SOURCE DATA >>
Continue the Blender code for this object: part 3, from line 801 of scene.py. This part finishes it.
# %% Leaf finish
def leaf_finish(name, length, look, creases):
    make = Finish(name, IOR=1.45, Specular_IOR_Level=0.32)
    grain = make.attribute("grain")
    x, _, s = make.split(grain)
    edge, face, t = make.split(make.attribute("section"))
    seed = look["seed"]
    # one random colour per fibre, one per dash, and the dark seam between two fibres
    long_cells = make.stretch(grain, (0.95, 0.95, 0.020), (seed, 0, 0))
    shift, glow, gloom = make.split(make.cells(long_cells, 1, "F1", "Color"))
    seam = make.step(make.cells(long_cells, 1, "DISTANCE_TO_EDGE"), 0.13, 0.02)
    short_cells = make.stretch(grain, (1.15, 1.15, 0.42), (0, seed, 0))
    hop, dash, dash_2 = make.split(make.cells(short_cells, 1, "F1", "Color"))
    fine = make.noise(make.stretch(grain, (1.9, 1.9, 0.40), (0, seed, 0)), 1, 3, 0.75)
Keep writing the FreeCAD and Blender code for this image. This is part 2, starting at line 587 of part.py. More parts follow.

==

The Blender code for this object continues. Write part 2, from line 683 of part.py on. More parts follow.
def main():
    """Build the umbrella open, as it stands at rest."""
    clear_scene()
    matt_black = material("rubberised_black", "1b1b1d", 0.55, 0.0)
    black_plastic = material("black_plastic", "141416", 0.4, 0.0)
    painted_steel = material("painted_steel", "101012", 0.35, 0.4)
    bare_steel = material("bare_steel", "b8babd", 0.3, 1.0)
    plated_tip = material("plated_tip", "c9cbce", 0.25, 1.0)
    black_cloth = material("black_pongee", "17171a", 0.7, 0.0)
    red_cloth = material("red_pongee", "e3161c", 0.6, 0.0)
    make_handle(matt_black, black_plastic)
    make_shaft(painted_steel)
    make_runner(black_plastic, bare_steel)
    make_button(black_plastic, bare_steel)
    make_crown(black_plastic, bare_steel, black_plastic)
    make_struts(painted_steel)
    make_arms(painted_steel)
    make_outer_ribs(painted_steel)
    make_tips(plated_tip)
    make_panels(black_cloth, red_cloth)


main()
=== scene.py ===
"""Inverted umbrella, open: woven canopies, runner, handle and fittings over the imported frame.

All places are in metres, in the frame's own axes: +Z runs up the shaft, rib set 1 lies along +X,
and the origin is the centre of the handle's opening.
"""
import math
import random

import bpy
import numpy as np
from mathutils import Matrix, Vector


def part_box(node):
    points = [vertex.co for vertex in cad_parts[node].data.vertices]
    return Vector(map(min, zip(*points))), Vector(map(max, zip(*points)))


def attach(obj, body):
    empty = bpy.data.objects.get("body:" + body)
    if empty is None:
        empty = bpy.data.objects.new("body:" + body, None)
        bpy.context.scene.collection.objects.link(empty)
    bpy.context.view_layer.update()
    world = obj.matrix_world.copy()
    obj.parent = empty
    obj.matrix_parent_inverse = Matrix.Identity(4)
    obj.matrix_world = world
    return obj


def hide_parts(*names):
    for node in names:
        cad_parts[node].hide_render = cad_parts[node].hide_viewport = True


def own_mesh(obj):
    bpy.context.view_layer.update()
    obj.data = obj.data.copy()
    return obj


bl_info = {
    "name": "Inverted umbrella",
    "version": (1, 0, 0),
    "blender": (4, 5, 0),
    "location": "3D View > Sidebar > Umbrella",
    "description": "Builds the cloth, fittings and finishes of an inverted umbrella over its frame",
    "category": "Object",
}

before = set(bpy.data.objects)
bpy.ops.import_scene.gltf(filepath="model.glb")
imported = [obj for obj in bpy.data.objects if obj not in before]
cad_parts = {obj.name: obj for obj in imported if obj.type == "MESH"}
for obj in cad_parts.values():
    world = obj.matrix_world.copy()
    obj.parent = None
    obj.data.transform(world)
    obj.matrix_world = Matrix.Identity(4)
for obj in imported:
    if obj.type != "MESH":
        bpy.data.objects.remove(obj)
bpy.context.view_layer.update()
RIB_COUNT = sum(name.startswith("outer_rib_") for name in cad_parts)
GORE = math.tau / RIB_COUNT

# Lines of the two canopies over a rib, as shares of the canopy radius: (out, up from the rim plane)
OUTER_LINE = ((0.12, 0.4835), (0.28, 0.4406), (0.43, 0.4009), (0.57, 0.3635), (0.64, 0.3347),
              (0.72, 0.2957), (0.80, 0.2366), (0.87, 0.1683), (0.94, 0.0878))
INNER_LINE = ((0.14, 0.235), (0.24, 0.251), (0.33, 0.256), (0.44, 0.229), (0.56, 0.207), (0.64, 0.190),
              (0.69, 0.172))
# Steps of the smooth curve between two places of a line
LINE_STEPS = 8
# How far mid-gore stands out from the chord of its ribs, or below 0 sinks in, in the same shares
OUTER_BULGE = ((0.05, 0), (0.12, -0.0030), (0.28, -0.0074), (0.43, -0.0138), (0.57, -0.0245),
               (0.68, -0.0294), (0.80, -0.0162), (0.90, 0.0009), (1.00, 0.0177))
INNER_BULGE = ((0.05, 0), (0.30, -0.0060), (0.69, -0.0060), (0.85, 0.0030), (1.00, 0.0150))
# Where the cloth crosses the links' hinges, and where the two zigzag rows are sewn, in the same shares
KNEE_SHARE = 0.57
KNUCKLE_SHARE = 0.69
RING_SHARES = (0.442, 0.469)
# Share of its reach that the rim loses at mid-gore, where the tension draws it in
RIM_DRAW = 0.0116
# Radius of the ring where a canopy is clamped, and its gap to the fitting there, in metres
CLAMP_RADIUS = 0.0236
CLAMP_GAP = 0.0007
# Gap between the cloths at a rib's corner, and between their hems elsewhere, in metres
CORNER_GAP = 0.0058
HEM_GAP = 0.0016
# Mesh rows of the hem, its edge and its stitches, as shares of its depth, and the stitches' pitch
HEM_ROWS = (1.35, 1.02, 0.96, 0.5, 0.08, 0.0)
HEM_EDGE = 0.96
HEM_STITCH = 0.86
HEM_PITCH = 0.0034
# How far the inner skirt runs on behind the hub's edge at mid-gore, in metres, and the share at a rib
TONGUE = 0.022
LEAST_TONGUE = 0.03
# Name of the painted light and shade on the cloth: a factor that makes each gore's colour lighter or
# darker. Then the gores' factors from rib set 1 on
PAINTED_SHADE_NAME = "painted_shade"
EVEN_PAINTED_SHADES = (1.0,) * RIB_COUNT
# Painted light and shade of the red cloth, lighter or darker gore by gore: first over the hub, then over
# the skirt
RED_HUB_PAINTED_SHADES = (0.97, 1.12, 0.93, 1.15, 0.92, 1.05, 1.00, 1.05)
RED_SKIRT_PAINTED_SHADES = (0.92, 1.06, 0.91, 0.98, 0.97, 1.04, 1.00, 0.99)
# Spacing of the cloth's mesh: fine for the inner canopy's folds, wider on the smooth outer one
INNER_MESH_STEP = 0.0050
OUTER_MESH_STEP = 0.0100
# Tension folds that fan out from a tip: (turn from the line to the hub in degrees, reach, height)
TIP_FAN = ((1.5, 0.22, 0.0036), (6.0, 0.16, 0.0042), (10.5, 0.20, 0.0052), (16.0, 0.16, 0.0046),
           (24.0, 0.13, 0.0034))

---

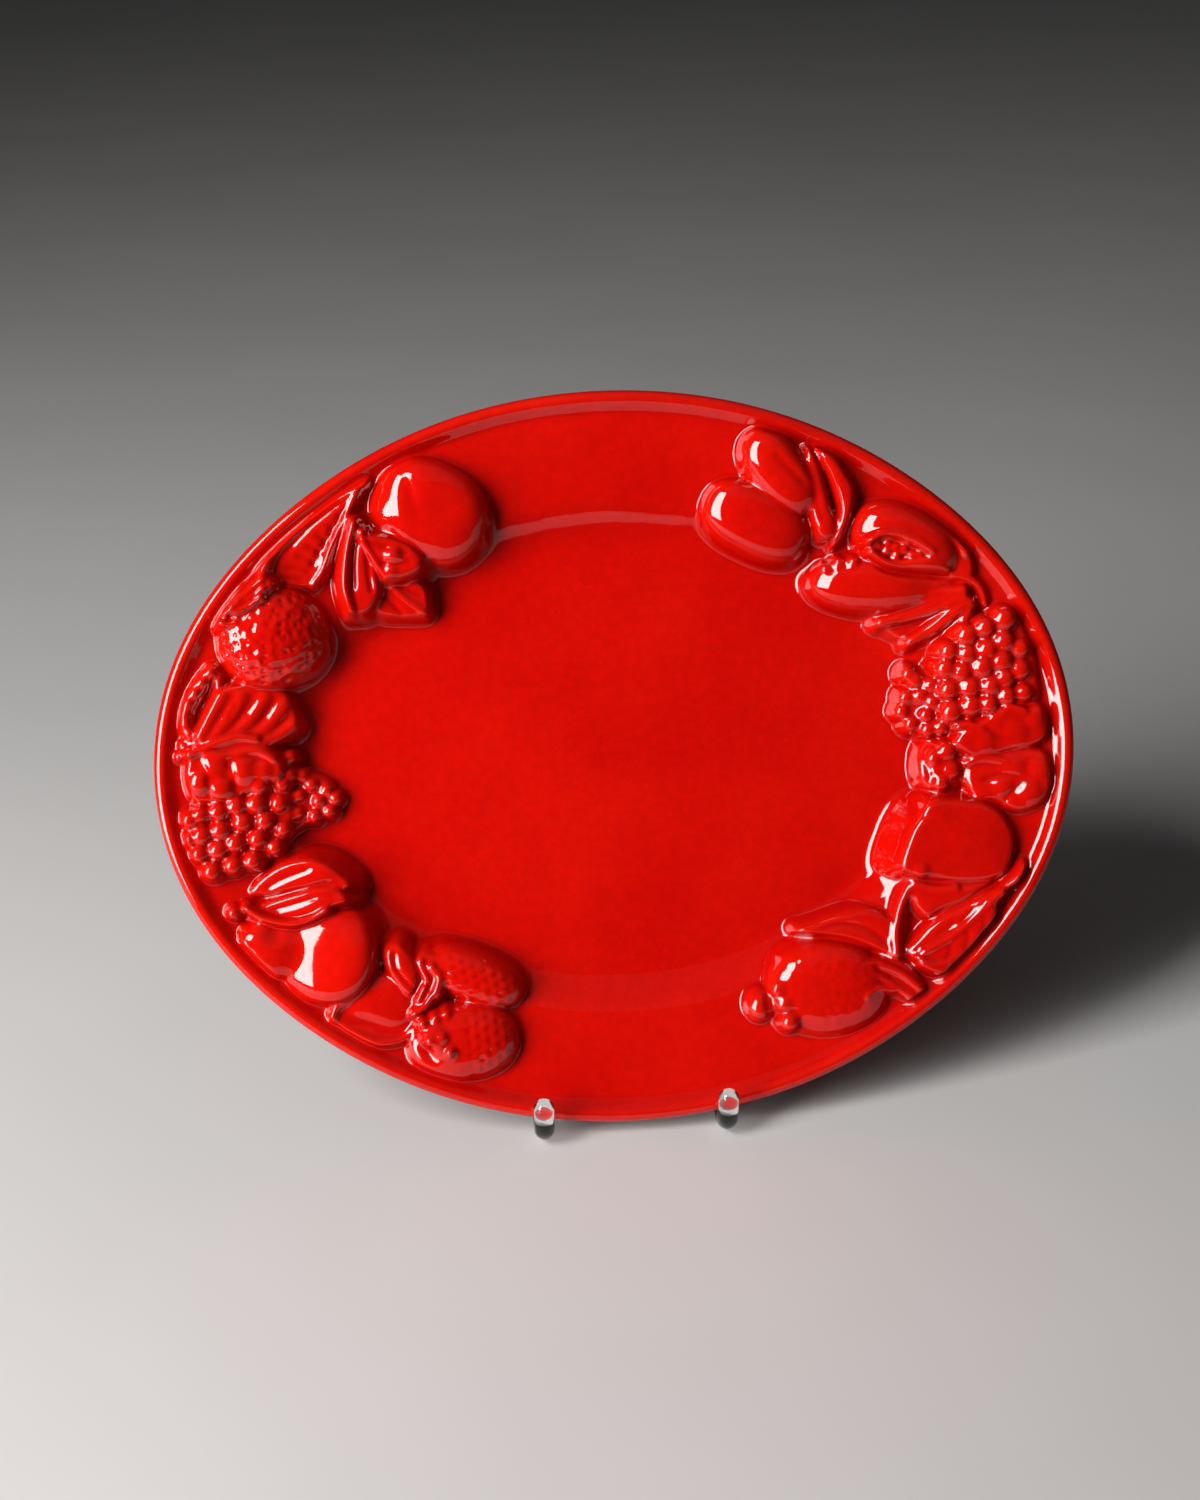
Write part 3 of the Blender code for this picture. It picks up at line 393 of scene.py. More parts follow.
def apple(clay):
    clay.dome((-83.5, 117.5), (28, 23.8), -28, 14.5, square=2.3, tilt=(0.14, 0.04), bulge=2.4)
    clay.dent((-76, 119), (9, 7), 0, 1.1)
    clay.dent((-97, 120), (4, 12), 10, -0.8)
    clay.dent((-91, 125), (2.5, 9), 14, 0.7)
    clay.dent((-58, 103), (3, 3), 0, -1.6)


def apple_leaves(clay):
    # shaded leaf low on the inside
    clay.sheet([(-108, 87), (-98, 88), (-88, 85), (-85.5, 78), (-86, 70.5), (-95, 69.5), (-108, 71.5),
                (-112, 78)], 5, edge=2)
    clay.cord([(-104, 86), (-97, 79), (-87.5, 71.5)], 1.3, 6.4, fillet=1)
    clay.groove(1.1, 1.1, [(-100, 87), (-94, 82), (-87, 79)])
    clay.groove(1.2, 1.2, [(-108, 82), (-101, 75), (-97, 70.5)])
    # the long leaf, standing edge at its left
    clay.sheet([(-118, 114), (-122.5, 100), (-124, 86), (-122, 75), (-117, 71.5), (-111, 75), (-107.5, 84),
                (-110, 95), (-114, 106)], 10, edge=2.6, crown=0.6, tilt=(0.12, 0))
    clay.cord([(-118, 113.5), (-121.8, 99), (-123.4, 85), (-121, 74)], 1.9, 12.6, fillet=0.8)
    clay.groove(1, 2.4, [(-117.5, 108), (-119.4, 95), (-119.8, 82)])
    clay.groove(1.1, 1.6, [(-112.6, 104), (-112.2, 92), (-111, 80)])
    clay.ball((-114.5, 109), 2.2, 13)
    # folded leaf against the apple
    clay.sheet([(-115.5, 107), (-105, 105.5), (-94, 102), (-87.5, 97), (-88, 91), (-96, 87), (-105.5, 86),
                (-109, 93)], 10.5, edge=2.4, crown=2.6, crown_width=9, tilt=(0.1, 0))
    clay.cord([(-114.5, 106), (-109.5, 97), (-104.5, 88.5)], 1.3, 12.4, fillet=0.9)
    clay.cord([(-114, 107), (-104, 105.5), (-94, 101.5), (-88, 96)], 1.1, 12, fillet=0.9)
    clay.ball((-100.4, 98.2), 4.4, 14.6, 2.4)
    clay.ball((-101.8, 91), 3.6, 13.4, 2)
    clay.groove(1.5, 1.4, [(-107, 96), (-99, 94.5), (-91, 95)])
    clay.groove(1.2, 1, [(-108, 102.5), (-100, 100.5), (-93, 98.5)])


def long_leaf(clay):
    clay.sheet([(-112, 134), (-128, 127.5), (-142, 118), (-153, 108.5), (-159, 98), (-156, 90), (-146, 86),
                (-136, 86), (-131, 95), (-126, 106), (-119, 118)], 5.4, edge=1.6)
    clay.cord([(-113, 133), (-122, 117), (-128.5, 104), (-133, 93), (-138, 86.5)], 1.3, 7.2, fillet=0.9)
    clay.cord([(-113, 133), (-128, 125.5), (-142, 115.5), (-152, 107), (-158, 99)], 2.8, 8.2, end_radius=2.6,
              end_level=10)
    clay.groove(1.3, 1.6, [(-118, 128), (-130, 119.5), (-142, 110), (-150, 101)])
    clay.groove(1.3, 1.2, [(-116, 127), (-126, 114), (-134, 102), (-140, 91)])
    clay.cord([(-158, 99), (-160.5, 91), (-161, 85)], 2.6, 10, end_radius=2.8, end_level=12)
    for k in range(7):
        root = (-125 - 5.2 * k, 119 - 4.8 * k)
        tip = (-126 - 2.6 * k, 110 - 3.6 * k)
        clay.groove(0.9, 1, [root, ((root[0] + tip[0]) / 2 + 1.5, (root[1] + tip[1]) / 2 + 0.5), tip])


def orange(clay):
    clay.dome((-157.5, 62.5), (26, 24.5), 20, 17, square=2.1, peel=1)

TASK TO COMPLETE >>
Only the lines from the one holding "Write part 3" through the one holding "clay.dent((-58, 103), (3, 3), 0, -1.6)" are wanted; retype them exactly.

SOLUTION FOR THIS TASK >>
Write part 3 of the Blender code for this picture. It picks up at line 393 of scene.py. More parts follow.
def apple(clay):
    clay.dome((-83.5, 117.5), (28, 23.8), -28, 14.5, square=2.3, tilt=(0.14, 0.04), bulge=2.4)
    clay.dent((-76, 119), (9, 7), 0, 1.1)
    clay.dent((-97, 120), (4, 12), 10, -0.8)
    clay.dent((-91, 125), (2.5, 9), 14, 0.7)
    clay.dent((-58, 103), (3, 3), 0, -1.6)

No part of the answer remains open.